Die Physiognomie des Menschen

10. Die Miene.

Wir wollen jetzt die Miene besprechen, worunter man das Gesicht insgesamt, seine Bewegungen und seine ganze Gestalt nebst den in ihm zum Ausdruck kommenden Seelenregungen versteht; danach die einzelnen Teile, die die Miene bilden. Es gehören alle Gesichtsteile hierher, Augen, Stirn, Nase usw. In der Miene steht unser Gewissen geschrieben, jedoch ungenau und nicht für alle Fälle bindend, da sich ihr Aussehen nach der Gemütslage richtet, die durch sie verheimlicht oder verraten werden kann. Man kann die Menschen jederzeit annähernd nach ihrer Miene beurteilen, nur dann nicht, wenn sie schon gleichsam versteinert ist.

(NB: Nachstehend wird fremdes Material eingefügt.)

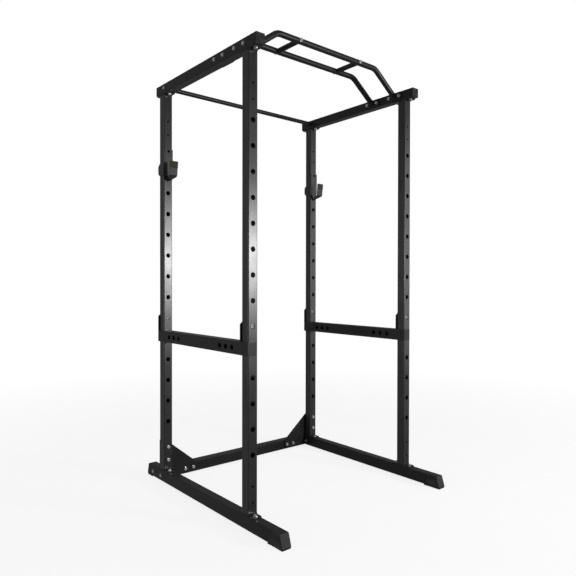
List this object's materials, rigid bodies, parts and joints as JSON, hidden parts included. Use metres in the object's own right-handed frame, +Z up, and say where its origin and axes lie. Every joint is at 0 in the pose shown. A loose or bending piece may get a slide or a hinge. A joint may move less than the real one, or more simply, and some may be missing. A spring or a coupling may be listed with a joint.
{
  "type": "power cage",
  "caption": "Steel training cage with punched square uprights, J-hooks, pinned safety rails, a raised two-bar pull-up station and floor runners with a rear cross-member.",
  "frame": {"origin": "on the floor, at the middle of the footprint", "axes": "+Z up, the open front with the pull-up station at -Y, +X to the right of someone who looks in from the front"},
  "size_m": [1.143, 1.2238, 2.298],
  "materials": {
    "black_powder_coat": "satin black powder coat with a fine grain",
    "zinc_plated_steel": "bright zinc plate",
    "bare_steel_pin": "dull dark turned steel",
    "plain_steel": "plain machined steel",
    "black_plastic": "matt moulded black plastic",
    "dark_olive_rubber": "matt dark olive rubber"
  },
  "bodies": {
    "frame": {"cross_grip_bolts": "zinc_plated_steel", "cross_member_bolts": "zinc_plated_steel", "cross_member_flanges": "black_powder_coat", "cross_member_nuts": "zinc_plated_steel", "crossbar_bolts": "zinc_plated_steel", "crossbar_plugs": "plain_steel", "front_left_upright": "black_powder_coat", "front_pull_up_bar": "black_powder_coat", "front_right_upright": "black_powder_coat", "gusset_bolts": "zinc_plated_steel", "gusset_nuts": "zinc_plated_steel", "left_cross_grip": "black_powder_coat", "left_front_foot_cap": "black_plastic", "left_front_pin_plate": "black_powder_coat", "left_gusset": "black_powder_coat", "left_rear_foot_cap": "black_plastic", "left_rear_pin_plate": "black_powder_coat", "left_runner": "black_powder_coat", "left_safety_rail_face": "black_powder_coat", "left_safety_rail_tube": "black_powder_coat", "left_top_rail": "black_powder_coat", "pull_up_bar_bolts": "zinc_plated_steel", "pull_up_bar_nuts": "zinc_plated_steel", "pull_up_bar_plates": "black_powder_coat", "rear_cross_member": "black_powder_coat", "rear_crossbar": "black_powder_coat", "rear_left_upright": "black_powder_coat", "rear_pull_up_bar": "black_powder_coat", "rear_right_upright": "black_powder_coat", "right_cross_grip": "black_powder_coat", "right_front_foot_cap": "black_plastic", "right_front_pin_plate": "black_powder_coat", "right_gusset": "black_powder_coat", "right_rear_foot_cap": "black_plastic", "right_rear_pin_plate": "black_powder_coat", "right_runner": "black_powder_coat", "right_safety_rail_face": "black_powder_coat", "right_safety_rail_tube": "black_powder_coat", "right_top_rail": "black_powder_coat", "top_rail_caps": "black_plastic", "upright_bolts": "zinc_plated_steel", "upright_foot_plates": "black_powder_coat", "upright_head_plates": "black_powder_coat", "upright_weld_nuts": "zinc_plated_steel"},
    "left_hook": {"left_hook_plate": "black_powder_coat", "left_hook_cradle": "black_powder_coat", "left_hook_peg": "black_powder_coat", "left_hook_pad": "dark_olive_rubber"},
    "right_hook": {"right_hook_plate": "black_powder_coat", "right_hook_cradle": "black_powder_coat", "right_hook_peg": "black_powder_coat", "right_hook_pad": "dark_olive_rubber"},
    "left_front_locking_pin": {"left_front_locking_pin": "bare_steel_pin"},
    "left_rear_locking_pin": {"left_rear_locking_pin": "bare_steel_pin"},
    "right_front_locking_pin": {"right_front_locking_pin": "bare_steel_pin"},
    "right_rear_locking_pin": {"right_rear_locking_pin": "bare_steel_pin"}
  },
  "joints": [
    {"name": "left_hook_swing", "type": "hinge", "parent": "frame", "child": "left_hook", "pos_m": [-0.54, 0.436, 1.82], "axis": [0, 1, 0], "range_deg": [0, 125]},
    {"name": "right_hook_swing", "type": "hinge", "parent": "frame", "child": "right_hook", "pos_m": [0.54, 0.436, 1.82], "axis": [0, 1, 0], "range_deg": [0, 125]},
    {"name": "left_front_locking_pin_pull", "type": "slide", "parent": "frame", "child": "left_front_locking_pin", "axis": [0, 1, 0], "range_m": [0, 0.06]},
    {"name": "left_rear_locking_pin_pull", "type": "slide", "parent": "frame", "child": "left_rear_locking_pin", "axis": [0, 1, 0], "range_m": [0, 0.06]},
    {"name": "right_front_locking_pin_pull", "type": "slide", "parent": "frame", "child": "right_front_locking_pin", "axis": [0, 1, 0], "range_m": [0, 0.06]},
    {"name": "right_rear_locking_pin_pull", "type": "slide", "parent": "frame", "child": "right_rear_locking_pin", "axis": [0, 1, 0], "range_m": [0, 0.06]}
  ]
}
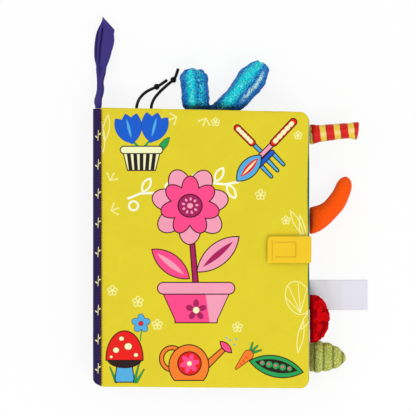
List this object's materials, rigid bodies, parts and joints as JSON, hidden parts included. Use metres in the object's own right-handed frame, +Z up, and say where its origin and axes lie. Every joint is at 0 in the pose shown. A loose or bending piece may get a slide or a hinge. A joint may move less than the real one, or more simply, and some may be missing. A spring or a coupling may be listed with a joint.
{
  "type": "cloth activity book",
  "caption": "Padded cloth book for a baby with soft crinkle pages, stuffed tails, a label and knotted cords sewn to its edges, a hanging loop at the spine and a strap that holds it closed.",
  "frame": {"origin": "middle of the back cover's flat under face, on the surface that the closed book lies on", "axes": "+X towards the fore-edge, +Y towards the head of the pages, +Z up through the front cover"},
  "size_m": [0.2279, 0.3073, 0.0305],
  "materials": {
    "cover_cloth": "printed cotton",
    "page_cloth": "printed cotton",
    "spine_cloth": "printed cotton",
    "loop_cloth": "satin weave",
    "strap_cloth": "cotton",
    "wadding": "polyester fibre",
    "crinkle_film": "thin film",
    "hook_and_loop": "hook and loop tape",
    "satin_label": "satin",
    "foil_cloth": "iridescent foil",
    "striped_satin": "satin",
    "orange_fleece": "fleece",
    "red_plush": "plush",
    "green_corduroy": "corduroy",
    "black_cord": "braided cord"
  },
  "bodies": {
    "back_cover": {"back_cover_cloth": "cover_cloth", "back_cover_lining": "page_cloth", "back_cover_wadding": "wadding", "back_cover_crinkle_film": "crinkle_film", "back_spine_margin": "spine_cloth"},
    "spine": {"spine_cloth": "spine_cloth", "spine_wadding": "wadding", "spine_lining": "spine_cloth", "hanging_loop_sewn_end": "loop_cloth"},
    "front_cover": {"front_cover_cloth": "cover_cloth", "front_cover_lining": "page_cloth", "front_cover_wadding": "wadding", "front_cover_crinkle_film": "crinkle_film", "front_spine_margin": "spine_cloth", "loop_patch": "hook_and_loop"},
    "leaf_1": {"leaf_1_front_cloth": "page_cloth", "leaf_1_back_cloth": "page_cloth", "leaf_1_wadding": "wadding", "leaf_1_crinkle_film": "crinkle_film"},
    "leaf_2": {"leaf_2_front_cloth": "page_cloth", "leaf_2_back_cloth": "page_cloth", "leaf_2_wadding": "wadding", "leaf_2_crinkle_film": "crinkle_film", "antenna_short_cord": "black_cord", "antenna_short_knot": "black_cord", "antenna_long_cord": "black_cord", "antenna_long_knot": "black_cord"},
    "leaf_3": {"leaf_3_front_cloth": "page_cloth", "leaf_3_back_cloth": "page_cloth", "leaf_3_wadding": "wadding", "leaf_3_crinkle_film": "crinkle_film"},
    "strap_riser": {"strap_riser": "strap_cloth"},
    "strap_flap": {"strap_flap": "strap_cloth", "hook_patch": "hook_and_loop"},
    "label": {"label": "satin_label"},
    "hanging_loop": {"hanging_loop": "loop_cloth"},
    "wings": {"wings_skin": "foil_cloth", "wings_stuffing": "wadding"},
    "striped_tail": {"striped_tail_skin": "striped_satin", "striped_tail_stuffing": "wadding"},
    "orange_tail": {"orange_tail_skin": "orange_fleece", "orange_tail_stuffing": "wadding"},
    "red_tail": {"red_tail_skin": "red_plush", "red_tail_stuffing": "wadding"},
    "green_tail": {"green_tail_skin": "green_corduroy", "green_tail_stuffing": "wadding"}
  },
  "joints": [
    {"name": "book_opening", "type": "hinge", "parent": "back_cover", "child": "spine", "pos_m": [-0.0879, 0, 0.0015], "axis": [0, -1, 0], "range_deg": [0, 90]},
    {"name": "front_cover_fold", "type": "hinge", "parent": "spine", "child": "front_cover", "pos_m": [-0.0879, 0, 0.0253], "axis": [0, -1, 0], "range_deg": [0, 90]},
    {"name": "leaf_1_fold", "type": "hinge", "parent": "spine", "child": "leaf_1", "pos_m": [-0.08455, 0, 0.0182], "axis": [0, -1, 0], "range_deg": [0, 45]},
    {"name": "leaf_2_fold", "type": "hinge", "parent": "spine", "child": "leaf_2", "pos_m": [-0.08455, 0, 0.0134], "axis": [0, -1, 0], "range_deg": [-9, 0]},
    {"name": "leaf_3_fold", "type": "hinge", "parent": "spine", "child": "leaf_3", "pos_m": [-0.08455, 0, 0.0086], "axis": [0, -1, 0], "range_deg": [-45, 0]},
    {"name": "strap_edge_fold", "type": "hinge", "parent": "back_cover", "child": "strap_riser", "pos_m": [0.0897, -0.0022, 0.003], "axis": [0, 1, 0], "range_deg": [0, 90], "deforming": ["strap_riser"]},
    {"name": "strap_top_fold", "type": "hinge", "parent": "strap_riser", "child": "strap_flap", "pos_m": [0.0903, -0.0022, 0.0288], "axis": [0, 1, 0], "range_deg": [0, 90], "deforming": ["strap_flap", "hook_patch"]},
    {"name": "label_flex", "type": "hinge", "parent": "back_cover", "child": "label", "pos_m": [0.08935, -0.04, 0.003], "axis": [0, -1, 0], "range_deg": [-45, 15]},
    {"name": "hanging_loop_swing", "type": "hinge", "parent": "spine", "child": "hanging_loop", "pos_m": [-0.087, 0.11455, 0.0134], "axis": [0, 0, 1], "range_deg": [-25, 25]},
    {"name": "wings_flex", "type": "hinge", "parent": "leaf_2", "child": "wings", "pos_m": [0.0104, 0.1129, 0.0134], "axis": [1, 0, 0], "range_deg": [-25, 25]},
    {"name": "striped_tail_flex", "type": "hinge", "parent": "leaf_1", "child": "striped_tail", "pos_m": [0.08975, 0.0934, 0.0182], "axis": [0, -1, 0], "range_deg": [-30, 30]},
    {"name": "orange_tail_flex", "type": "hinge", "parent": "leaf_3", "child": "orange_tail", "pos_m": [0.08975, 0.0214, 0.0086], "axis": [0, -1, 0], "range_deg": [-25, 25]},
    {"name": "red_tail_flex", "type": "hinge", "parent": "leaf_1", "child": "red_tail", "pos_m": [0.08975, -0.0593, 0.0182], "axis": [0, -1, 0], "range_deg": [-15, 25]},
    {"name": "green_tail_flex", "type": "hinge", "parent": "leaf_3", "child": "green_tail", "pos_m": [0.08975, -0.0904, 0.0086], "axis": [0, -1, 0], "range_deg": [-25, 25]}
  ],
  "couplings": [
    {"joint": "front_cover_fold", "follows": "book_opening", "ratio": 1},
    {"joint": "leaf_1_fold", "follows": "book_opening", "ratio": 0.5},
    {"joint": "leaf_2_fold", "follows": "book_opening", "ratio": -0.1},
    {"joint": "leaf_3_fold", "follows": "book_opening", "ratio": -0.5},
    {"joint": "strap_edge_fold", "follows": "book_opening", "ratio": 1},
    {"joint": "strap_top_fold", "follows": "book_opening", "ratio": 1}
  ]
}
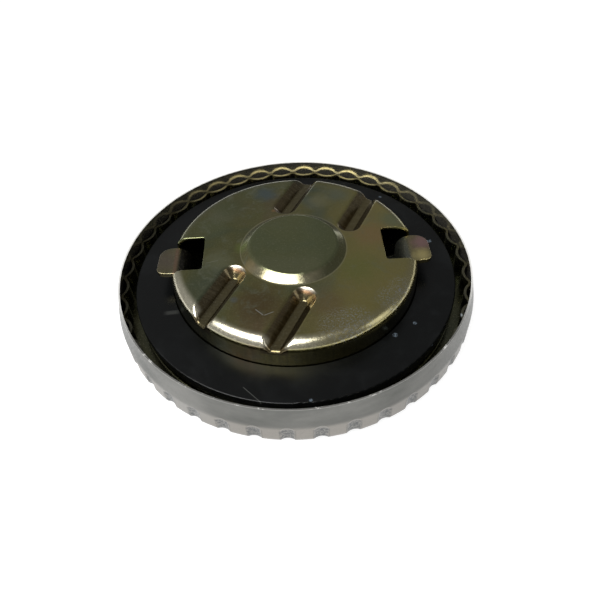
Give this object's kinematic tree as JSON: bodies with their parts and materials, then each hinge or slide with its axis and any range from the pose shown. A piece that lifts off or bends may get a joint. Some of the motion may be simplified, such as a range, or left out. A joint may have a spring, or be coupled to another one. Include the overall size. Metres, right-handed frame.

Polemon und Adamantius schreiben: In der Miene stehen deutlich geschrieben Hochherzigkeit und Unfreigebigkeit, Rechtschaffenheit und Frevel, Kummer, Eifer und Bildung, Gefälligkeit und Trauer, Wachsamkeit und Verschlafenheit usw. je nach der Natur des Betreffenden; danach muß ein jeder die Physiognomik erlernen. Meletius sagt: Das Angesicht verrät leicht die Regungen des Herzens. In der Freude erscheint es heiter und froh, in der Trauer trübe und verwirrt, im Zorn blaurot und rasend. In der Heiligen Schrift steht geschrieben: „Ein freudiges Herz hat ein frohes Gesicht, die Trauer aber sieht unter sich und entstellt.“ Jakob erkennt im Gesichte Labans dessen Haß und, zu seinen Frauen gewandt, sagt er: „Ich habe im Gesicht eures Vaters gesehen, daß er mir gegenüber nicht mehr ist wie gestern und ehegestern.“ Bei Abneigung wendet man das Gesicht ab, während Liebe und Wohlwollen froh, heiter und freundlich blikken. Cicero sagt zu Piso: „Deine Augen und Miene, die stumme Sprache der Seele, haben mich nicht getäuscht.“ Die Miene ist der Spiegel der Seele, und bisweilen plaudern die schweigenden Augen die tiefsten Geheimnisse des Herzens aus.